> DATA EXTRACT:

:::::

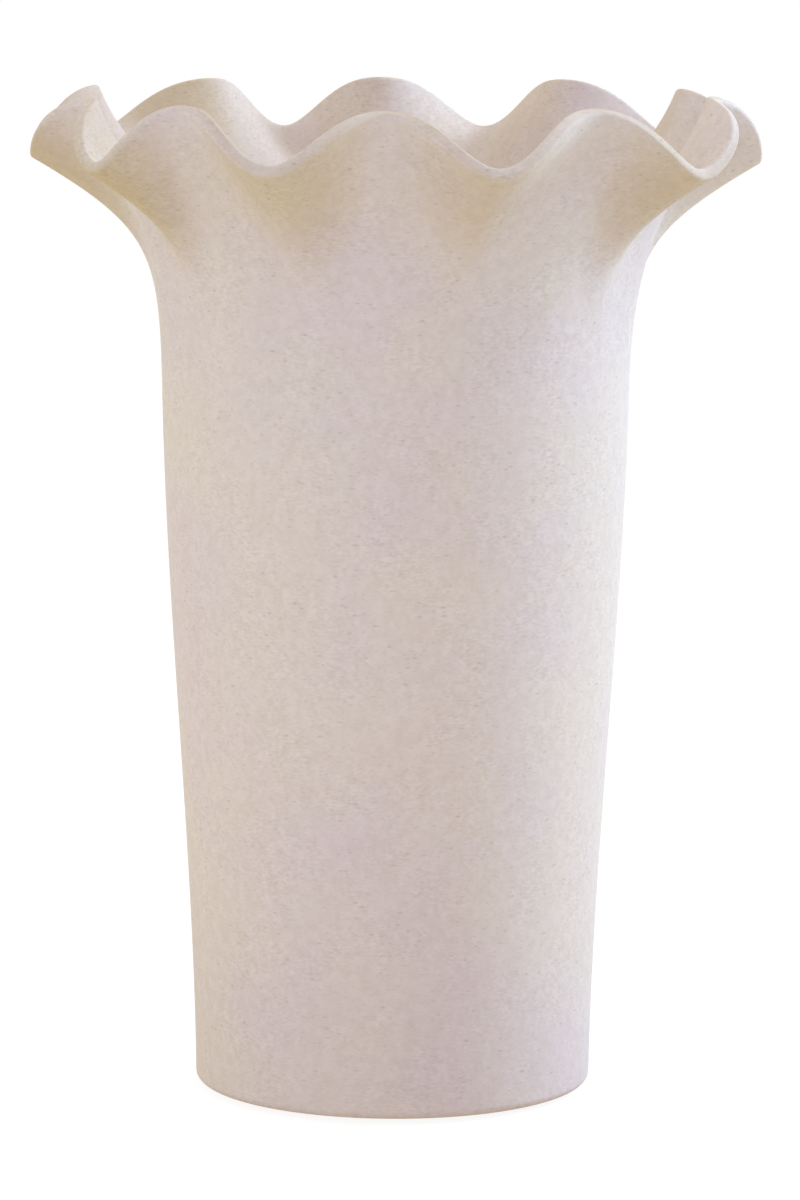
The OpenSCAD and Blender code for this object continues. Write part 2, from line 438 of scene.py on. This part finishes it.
def place_piece(bm, name, material, node):
    """Makes the bmesh an object that stands for one piece of the frame."""
    shade_faces(bm)
    open_edges = sum(not edge.is_manifold for edge in bm.edges)
    triangles = sum(len(face.verts) - 2 for face in bm.faces)
    mesh = bpy.data.meshes.new(name)
    bm.to_mesh(mesh)
    bm.free()
    mesh.materials.append(material)
    piece = bpy.data.objects.new(name, mesh)
    bpy.context.scene.collection.objects.link(piece)
    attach(piece, "root")
    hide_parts(node)
    print(f"{name}: {triangles} triangles, {open_edges} open edges")


# %% [markdown]
# The wall widens from the foot to the shoulder along one soft S: it leaves the foot nearly upright,
# grows by about 12 mm, and is nearly upright again where the flare begins. Its outline is one cubic
# whose end slopes are given, so that the collar can carry on from it without a bend. The inside
# follows the outside at the thickness of the wall.

# %% Outline of the wall
BASE_R = 0.0706
WALL = 0.005
FOOT_SLOPE_SHARE = 0.012
SHOULDER_SLOPE_SHARE = 0.02
SLIP_GAP = 0.00015
WALL_STEPS = 48


def lerp(start, end, share):
    return start + (end - start) * share


def outside_r(height):
    """Outer radius of the wall at a height."""
    run = SHOULDER_Z - FOOT_Z
    up = (height - FOOT_Z) / run
    foot_pull = up * (1 - up) ** 2 * FOOT_SLOPE_SHARE
    shoulder_pull = up ** 2 * (up - 1) * SHOULDER_SLOPE_SHARE
    return lerp(BASE_R, SHOULDER_R, up ** 2 * (3 - 2 * up)) + run * (foot_pull + shoulder_pull)


def wall_line(low, high, depth, steps=WALL_STEPS):
    """Points up the wall at a depth under its outer face."""
    heights = [lerp(low, high, step / steps) for step in range(steps + 1)]
    return [(outside_r(height) - depth, height) for height in heights]


print(f"radius at the foot: {outside_r(FOOT_Z) * MM_PER_M:.1f} mm")
print(f"radius at the shoulder: {outside_r(SHOULDER_Z) * MM_PER_M:.1f} mm")

# %% [markdown]
# The base is the first thing that is thrown: a thick floor with a short upright wall. When it has
# stiffened, it is turned upside down and a recess is cut under it, which leaves a flat foot ring to
# stand on. A cove joins the floor to the wall inside. The outline runs from the middle of the recess
# round the foot, up to the rebate that takes the wall, and back over the floor. The foot's two edges
# are rounded by a bevel on their corners of the outline.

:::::

Only the lines from the top of the data through the line that contains "return lerp(BASE_R, SHOULDER_R, up" should be quoted, exactly as they stand.

> THE REPLY:
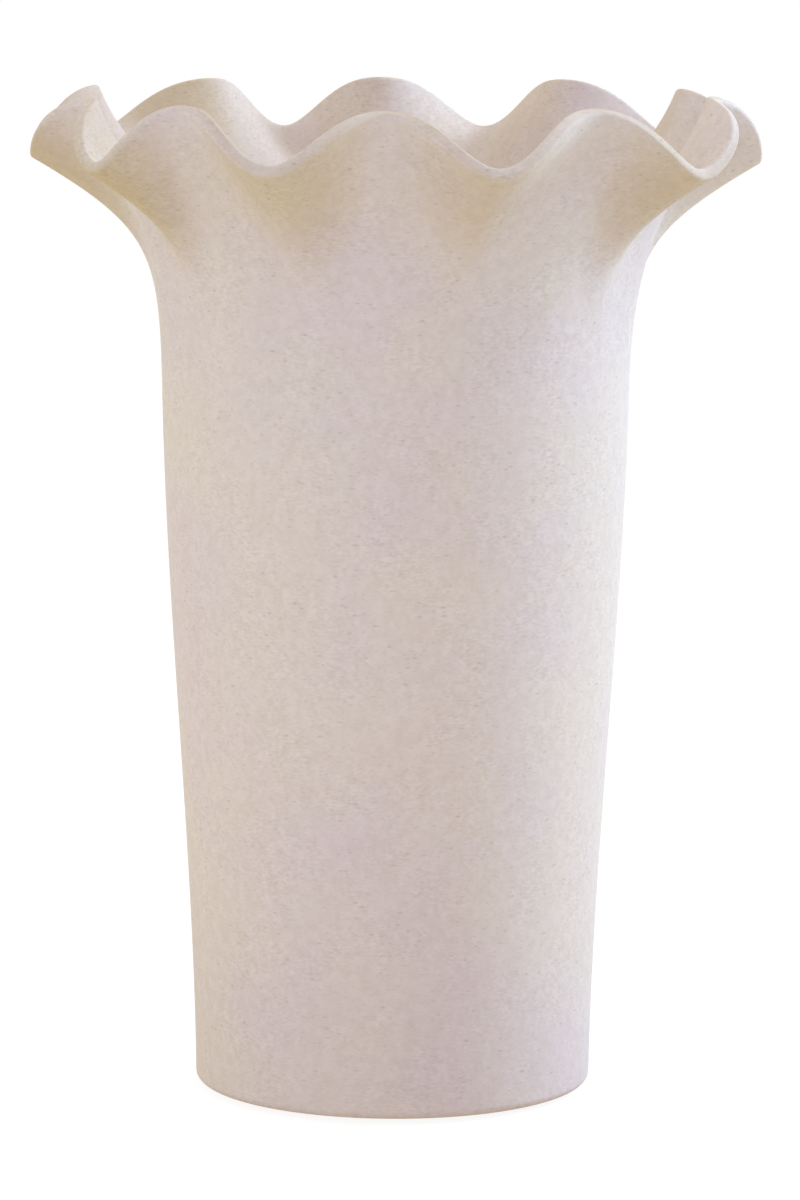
The OpenSCAD and Blender code for this object continues. Write part 2, from line 438 of scene.py on. This part finishes it.
def place_piece(bm, name, material, node):
    """Makes the bmesh an object that stands for one piece of the frame."""
    shade_faces(bm)
    open_edges = sum(not edge.is_manifold for edge in bm.edges)
    triangles = sum(len(face.verts) - 2 for face in bm.faces)
    mesh = bpy.data.meshes.new(name)
    bm.to_mesh(mesh)
    bm.free()
    mesh.materials.append(material)
    piece = bpy.data.objects.new(name, mesh)
    bpy.context.scene.collection.objects.link(piece)
    attach(piece, "root")
    hide_parts(node)
    print(f"{name}: {triangles} triangles, {open_edges} open edges")


# %% [markdown]
# The wall widens from the foot to the shoulder along one soft S: it leaves the foot nearly upright,
# grows by about 12 mm, and is nearly upright again where the flare begins. Its outline is one cubic
# whose end slopes are given, so that the collar can carry on from it without a bend. The inside
# follows the outside at the thickness of the wall.

# %% Outline of the wall
BASE_R = 0.0706
WALL = 0.005
FOOT_SLOPE_SHARE = 0.012
SHOULDER_SLOPE_SHARE = 0.02
SLIP_GAP = 0.00015
WALL_STEPS = 48


def lerp(start, end, share):
    return start + (end - start) * share


def outside_r(height):
    """Outer radius of the wall at a height."""
    run = SHOULDER_Z - FOOT_Z
    up = (height - FOOT_Z) / run
    foot_pull = up * (1 - up) ** 2 * FOOT_SLOPE_SHARE
    shoulder_pull = up ** 2 * (up - 1) * SHOULDER_SLOPE_SHARE
    return lerp(BASE_R, SHOULDER_R, up ** 2 * (3 - 2 * up)) + run * (foot_pull + shoulder_pull)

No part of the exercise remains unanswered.